Needless to say, this approach has not previously led me into contexts or subjects of conversation that enabled me to share my faith with anyone — unless I could be sure that I would not only be well-received but eagerly welcomed.

Yet all this time God has had in mind for me speaking to far more people about Him than this severely restricted group. I knew this in the back of my mind, but I couldn’t conceive of it being reality for me — at least any time soon.

Still, the sweetest reality of my existence is that God doesn’t live according to my poor vision and timetable. He has big purposes and the best possible means for bringing them about in my life.

Just recently I have been seeing how this is true in ways that are new to me. Everyday avenues of communication and socialization have taken on a greater purpose for me. God has put them before me, inviting me to let Him make of them nothing less than portals for presenting the gospel to the people around me. As wonderful as this experience is, this blessing didn’t come overnight; instead, it has come upon me slowly, as I have personally learned to let God come and inhabit every part of me — becoming everything I know and enjoy of existence.

I have learned who He is and how that identity plays into my life — how the character of God can become the very anchor of my soul and delight of my days. Because God has become accessible and extremely valuable to me through the continued work of certain trials, the burden for Him to be known by others has grown in heart.

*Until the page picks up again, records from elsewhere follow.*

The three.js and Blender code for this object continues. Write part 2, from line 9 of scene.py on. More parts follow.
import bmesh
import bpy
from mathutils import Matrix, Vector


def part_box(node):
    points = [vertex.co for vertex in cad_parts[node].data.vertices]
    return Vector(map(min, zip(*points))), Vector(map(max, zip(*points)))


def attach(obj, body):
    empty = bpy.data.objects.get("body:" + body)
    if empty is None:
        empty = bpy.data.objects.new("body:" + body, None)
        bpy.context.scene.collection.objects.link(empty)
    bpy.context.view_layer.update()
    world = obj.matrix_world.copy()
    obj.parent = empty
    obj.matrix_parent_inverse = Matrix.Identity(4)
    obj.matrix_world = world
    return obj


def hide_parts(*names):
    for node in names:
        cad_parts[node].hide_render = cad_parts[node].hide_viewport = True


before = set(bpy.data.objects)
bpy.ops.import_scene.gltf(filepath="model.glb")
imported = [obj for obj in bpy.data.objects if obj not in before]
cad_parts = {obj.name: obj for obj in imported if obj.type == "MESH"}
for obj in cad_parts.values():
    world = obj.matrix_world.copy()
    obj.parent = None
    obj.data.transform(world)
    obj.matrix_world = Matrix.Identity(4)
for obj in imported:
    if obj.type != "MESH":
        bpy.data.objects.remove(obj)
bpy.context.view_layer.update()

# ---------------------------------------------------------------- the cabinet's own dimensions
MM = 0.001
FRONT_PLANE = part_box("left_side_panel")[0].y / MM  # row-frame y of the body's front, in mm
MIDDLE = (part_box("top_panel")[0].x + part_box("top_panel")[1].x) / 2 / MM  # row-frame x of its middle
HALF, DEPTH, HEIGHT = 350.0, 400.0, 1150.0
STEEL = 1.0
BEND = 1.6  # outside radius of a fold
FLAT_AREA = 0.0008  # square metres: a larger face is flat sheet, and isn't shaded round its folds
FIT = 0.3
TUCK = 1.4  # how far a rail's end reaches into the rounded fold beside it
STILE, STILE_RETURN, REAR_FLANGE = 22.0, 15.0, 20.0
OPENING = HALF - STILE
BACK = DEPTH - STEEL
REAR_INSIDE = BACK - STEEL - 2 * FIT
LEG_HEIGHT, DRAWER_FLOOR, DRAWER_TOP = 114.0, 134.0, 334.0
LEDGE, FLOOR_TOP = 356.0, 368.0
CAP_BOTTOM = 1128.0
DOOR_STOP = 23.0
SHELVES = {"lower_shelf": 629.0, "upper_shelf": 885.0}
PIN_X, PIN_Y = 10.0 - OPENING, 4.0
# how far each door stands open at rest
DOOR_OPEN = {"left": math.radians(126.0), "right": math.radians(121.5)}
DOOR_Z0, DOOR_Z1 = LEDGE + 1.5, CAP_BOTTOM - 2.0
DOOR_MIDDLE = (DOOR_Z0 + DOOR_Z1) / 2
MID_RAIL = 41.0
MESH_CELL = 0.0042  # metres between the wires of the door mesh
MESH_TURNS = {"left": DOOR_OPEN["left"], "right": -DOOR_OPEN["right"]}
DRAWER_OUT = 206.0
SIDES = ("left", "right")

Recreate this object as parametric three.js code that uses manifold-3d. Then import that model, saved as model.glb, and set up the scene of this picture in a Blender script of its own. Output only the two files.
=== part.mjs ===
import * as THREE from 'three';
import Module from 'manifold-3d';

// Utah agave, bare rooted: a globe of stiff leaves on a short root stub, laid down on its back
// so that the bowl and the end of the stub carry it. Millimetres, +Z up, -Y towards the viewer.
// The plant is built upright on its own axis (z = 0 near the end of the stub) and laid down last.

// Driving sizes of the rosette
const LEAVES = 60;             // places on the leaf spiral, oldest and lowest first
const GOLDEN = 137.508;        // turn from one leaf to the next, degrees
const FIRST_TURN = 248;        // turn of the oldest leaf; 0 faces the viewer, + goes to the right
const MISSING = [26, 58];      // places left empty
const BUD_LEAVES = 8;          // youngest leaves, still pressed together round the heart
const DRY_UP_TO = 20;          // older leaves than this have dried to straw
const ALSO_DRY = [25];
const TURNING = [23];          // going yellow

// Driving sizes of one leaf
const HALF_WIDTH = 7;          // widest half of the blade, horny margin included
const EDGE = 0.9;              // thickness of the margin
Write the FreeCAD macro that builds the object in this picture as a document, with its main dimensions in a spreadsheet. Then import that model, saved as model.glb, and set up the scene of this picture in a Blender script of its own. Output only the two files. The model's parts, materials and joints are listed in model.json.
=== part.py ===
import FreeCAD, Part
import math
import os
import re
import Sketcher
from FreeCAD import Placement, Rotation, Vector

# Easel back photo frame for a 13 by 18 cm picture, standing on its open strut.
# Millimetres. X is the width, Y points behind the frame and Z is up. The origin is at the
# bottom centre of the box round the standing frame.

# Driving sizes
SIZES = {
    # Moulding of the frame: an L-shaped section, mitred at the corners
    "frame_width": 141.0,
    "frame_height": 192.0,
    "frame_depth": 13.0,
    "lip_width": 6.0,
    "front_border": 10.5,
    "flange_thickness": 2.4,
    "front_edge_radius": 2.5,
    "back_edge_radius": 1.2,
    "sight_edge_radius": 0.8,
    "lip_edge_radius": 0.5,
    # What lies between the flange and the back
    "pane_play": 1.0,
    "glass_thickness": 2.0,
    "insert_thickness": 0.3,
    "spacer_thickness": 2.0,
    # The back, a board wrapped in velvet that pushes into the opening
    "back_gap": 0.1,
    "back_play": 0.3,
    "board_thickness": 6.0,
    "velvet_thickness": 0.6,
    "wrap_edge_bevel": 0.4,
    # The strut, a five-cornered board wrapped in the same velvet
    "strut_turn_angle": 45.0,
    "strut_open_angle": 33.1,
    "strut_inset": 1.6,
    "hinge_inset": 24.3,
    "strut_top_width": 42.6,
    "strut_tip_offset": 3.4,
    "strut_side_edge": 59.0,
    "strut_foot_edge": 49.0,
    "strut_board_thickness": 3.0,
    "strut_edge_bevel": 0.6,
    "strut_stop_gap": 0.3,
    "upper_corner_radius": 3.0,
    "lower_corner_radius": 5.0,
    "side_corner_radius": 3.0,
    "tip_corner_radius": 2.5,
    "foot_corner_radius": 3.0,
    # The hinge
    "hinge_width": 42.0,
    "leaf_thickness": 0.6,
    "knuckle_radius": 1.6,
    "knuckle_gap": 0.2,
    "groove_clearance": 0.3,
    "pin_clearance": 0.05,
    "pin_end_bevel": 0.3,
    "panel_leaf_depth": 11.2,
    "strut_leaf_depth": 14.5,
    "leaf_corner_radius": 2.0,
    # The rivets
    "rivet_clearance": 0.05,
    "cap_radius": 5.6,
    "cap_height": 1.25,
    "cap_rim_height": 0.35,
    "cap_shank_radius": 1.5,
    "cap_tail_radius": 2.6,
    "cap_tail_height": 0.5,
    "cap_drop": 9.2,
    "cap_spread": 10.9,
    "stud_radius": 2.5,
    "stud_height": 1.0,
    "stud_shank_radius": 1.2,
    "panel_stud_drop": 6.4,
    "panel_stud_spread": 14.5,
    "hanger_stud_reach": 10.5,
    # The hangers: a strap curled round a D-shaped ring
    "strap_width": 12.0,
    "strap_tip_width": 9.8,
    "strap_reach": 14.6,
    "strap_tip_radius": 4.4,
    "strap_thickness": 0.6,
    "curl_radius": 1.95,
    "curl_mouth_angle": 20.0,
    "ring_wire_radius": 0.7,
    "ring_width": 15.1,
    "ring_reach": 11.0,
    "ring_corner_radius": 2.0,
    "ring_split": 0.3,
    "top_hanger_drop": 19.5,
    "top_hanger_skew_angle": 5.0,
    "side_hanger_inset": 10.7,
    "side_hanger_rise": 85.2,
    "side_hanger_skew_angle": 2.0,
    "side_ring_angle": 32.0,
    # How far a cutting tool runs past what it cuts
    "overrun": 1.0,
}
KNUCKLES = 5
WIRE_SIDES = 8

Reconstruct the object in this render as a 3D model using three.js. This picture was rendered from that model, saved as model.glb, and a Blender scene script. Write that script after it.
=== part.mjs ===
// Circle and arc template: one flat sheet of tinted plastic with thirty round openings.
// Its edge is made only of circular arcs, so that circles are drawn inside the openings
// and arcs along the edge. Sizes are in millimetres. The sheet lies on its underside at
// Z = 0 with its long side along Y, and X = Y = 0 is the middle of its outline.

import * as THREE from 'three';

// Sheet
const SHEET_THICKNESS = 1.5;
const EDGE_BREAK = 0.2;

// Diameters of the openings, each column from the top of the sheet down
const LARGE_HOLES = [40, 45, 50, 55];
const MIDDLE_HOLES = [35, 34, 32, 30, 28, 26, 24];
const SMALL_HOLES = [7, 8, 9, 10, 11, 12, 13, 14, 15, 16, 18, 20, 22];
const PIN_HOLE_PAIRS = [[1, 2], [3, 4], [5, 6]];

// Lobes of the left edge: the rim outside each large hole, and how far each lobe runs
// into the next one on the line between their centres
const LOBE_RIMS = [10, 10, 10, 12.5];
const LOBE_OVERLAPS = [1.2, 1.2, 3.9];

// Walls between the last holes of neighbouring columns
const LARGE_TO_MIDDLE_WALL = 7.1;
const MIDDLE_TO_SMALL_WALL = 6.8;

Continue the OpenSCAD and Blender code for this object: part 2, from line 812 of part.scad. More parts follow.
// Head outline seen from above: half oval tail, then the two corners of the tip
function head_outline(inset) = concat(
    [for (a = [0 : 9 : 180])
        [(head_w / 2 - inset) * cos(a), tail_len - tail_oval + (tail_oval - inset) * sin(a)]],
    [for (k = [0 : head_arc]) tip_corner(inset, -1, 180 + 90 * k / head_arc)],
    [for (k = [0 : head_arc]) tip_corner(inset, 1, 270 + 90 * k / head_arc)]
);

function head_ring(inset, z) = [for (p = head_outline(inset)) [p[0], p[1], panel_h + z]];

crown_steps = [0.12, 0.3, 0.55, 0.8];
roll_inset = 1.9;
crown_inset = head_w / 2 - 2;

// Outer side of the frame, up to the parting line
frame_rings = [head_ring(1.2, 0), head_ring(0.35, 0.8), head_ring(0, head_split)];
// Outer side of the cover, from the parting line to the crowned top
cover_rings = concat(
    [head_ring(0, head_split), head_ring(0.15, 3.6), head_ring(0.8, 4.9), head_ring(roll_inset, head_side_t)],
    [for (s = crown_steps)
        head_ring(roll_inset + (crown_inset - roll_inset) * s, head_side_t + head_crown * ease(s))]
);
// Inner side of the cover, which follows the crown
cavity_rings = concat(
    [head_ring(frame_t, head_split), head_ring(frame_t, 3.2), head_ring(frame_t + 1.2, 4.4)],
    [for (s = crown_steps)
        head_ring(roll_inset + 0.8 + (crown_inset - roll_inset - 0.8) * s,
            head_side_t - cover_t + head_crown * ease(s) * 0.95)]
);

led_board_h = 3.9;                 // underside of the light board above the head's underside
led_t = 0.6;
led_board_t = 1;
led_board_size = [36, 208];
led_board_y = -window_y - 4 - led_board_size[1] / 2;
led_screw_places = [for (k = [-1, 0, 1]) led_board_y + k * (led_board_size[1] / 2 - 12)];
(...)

To be honest, the catalyst to this “backdoorsman” evangelist becoming a guide to the great outdoors was nothing less than the love of God. This which comes from Him and runs back to Him. Love that makes us a drive-through along the way. A stream that must continually pour through us. The rushing, slowly corroding, and yet life-infusing waters which our heart terrain must embank. It is this everlasting flow running deep and wide within us that will not be able to be stilled or kept from overflowing to those who are still thirsty on the river’s edge.